As a student, Hattie Speed ’18 set up This Girl Makes to celebrate and connect craftswomen, and it continues to go from strength to strength now that she is Design Engineer at Ercol. Hattie studied BA Furniture Design and Make at Ryecotewood Furniture Centre in the City of Oxford College, one of Oxford Brookes’ partner colleges.
On 27 March, This Girl Makes won the Creative Design Award at Oxford Brookes’ FUEL Awards 2019 – earning Hattie’s social enterprise a £3,000 grant. Both the prize and the process are proving valuable.
“The money from the FUEL Awards is really going to help,” explains Hattie, “but they also gave me a reason to take the ideas in my head and write them all down in a plan. That was really beneficial. And explaining it to the judges helped me get a clearer idea of where I wanted to go with it.”
Oxford Brookes has been supportive of This Girl Makes – with a Student Impact Fund grant paying for the publication of a book in 2018 as well as the recent FUEL Award. But studying in Oxford, or anywhere else, had not been part of Northumbrian Hattie’s original plan.
One of three women on her course
“I wasn’t keen on going to uni. I applied for a cabinet maker’s apprenticeship but didn’t get it. In the rejection letter he said I should be designing, not just sanding, and recommended studying at Ryecotewood – where he studied.”
His advice proved sound. Hattie took an immediate like to Oxford and enjoyed studying alongside a diverse group of students at the City of Oxford College. She worked hard and deservedly won awards.
“I was putting so much effort into my studies, so when I won an award it felt like a real honour. It was nice to be acknowledged for all the effort I was putting in.”
In her first year, she was one of only three women students on her course which is typical for craft and design courses. And this prompted her to find a way to do something about the gender imbalance. So she set up a blog: This Girl Makes.
From writing a blog to running workshops
“I had this idea that we should be celebrating the women who were working in craft and design. It was partly for a selfish reason – I wanted to meet the other women who were doing it and also connect them together.

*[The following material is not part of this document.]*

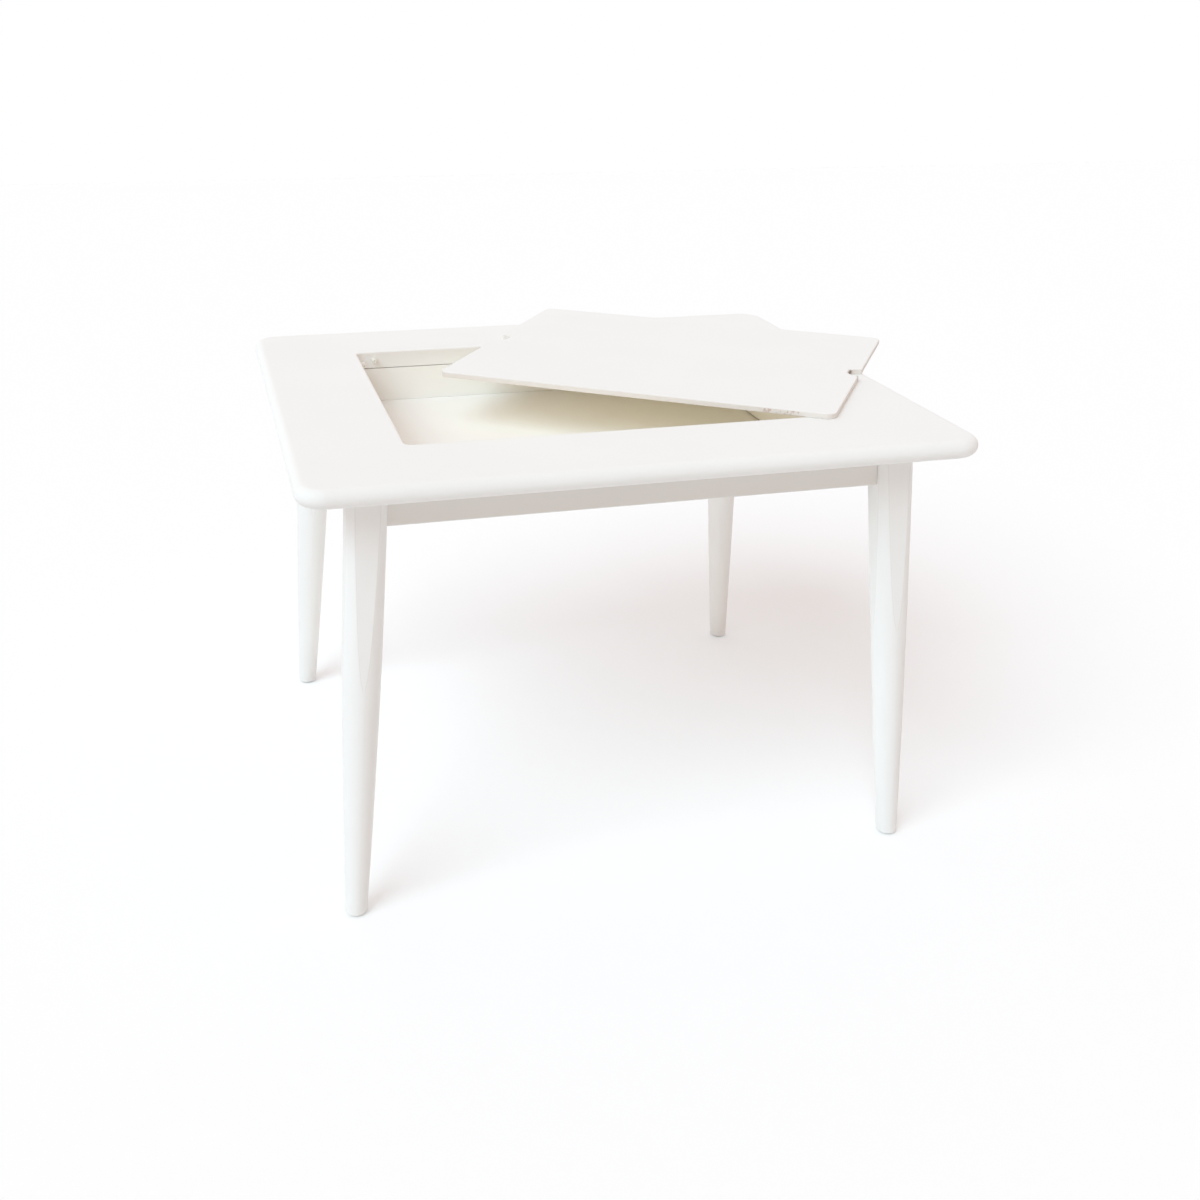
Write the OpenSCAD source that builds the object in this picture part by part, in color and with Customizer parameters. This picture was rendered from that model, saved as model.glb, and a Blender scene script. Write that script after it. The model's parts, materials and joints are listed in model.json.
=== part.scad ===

“At the beginning of my second year I went round a craft fair in London and chatted to different craftswomen and designers, and told them about my idea for a blog. They were positive and said nobody had really done something like this before. They liked the idea but didn’t have the time – so I thought, ‘okay, I’ll do it.’”
And what started as a blog developed into a multi-strand project – both celebrating craftswomen and encouraging more girls and women to become makers.
“I ran practical workshops at Oxford Brookes’ Outburst Festival and they went down really well. I promoted it on Instagram so more people heard about it and I got commissioned to do more workshops. It snowballed from there.
“I’ve run over ten stool making workshops, where we provide the components and tools and show people how to assemble it. As part of my final year project at Uni, I developed a toolbox workshop which is aimed at younger children. And I’ve started running more reflective workshops – discussion-led but creative, using collages.”
Craft, feminism and inspiration
Even though Hattie has graduated, one of her tutors from Ryecotewood continues to provide mentoring and advice.
“All the teachers were great but one in particular, Dr Lynn Jones, was completely on my wavelength. She has been really helpful, being my on-going mentor for This Girl Makes even though it wasn’t part of the course.”
And the need for more women in craft is a cause that unites them.
“We’re working on a project together about feminism and workshops. Lynn is thirty years older than me but nothing’s really changed in that time. I’d like to do a PhD on women in furniture and craft. It’s a topic with hardly any research at the moment. If I can get funding, it would be an important piece of work and raise the profile of the issue.”
In the meantime, This Girl Makes is bringing craftswomen together and inspiring the next generation – driven by Hattie’s ideas, energy and commitment, with a little financial help from Oxford Brookes along the way.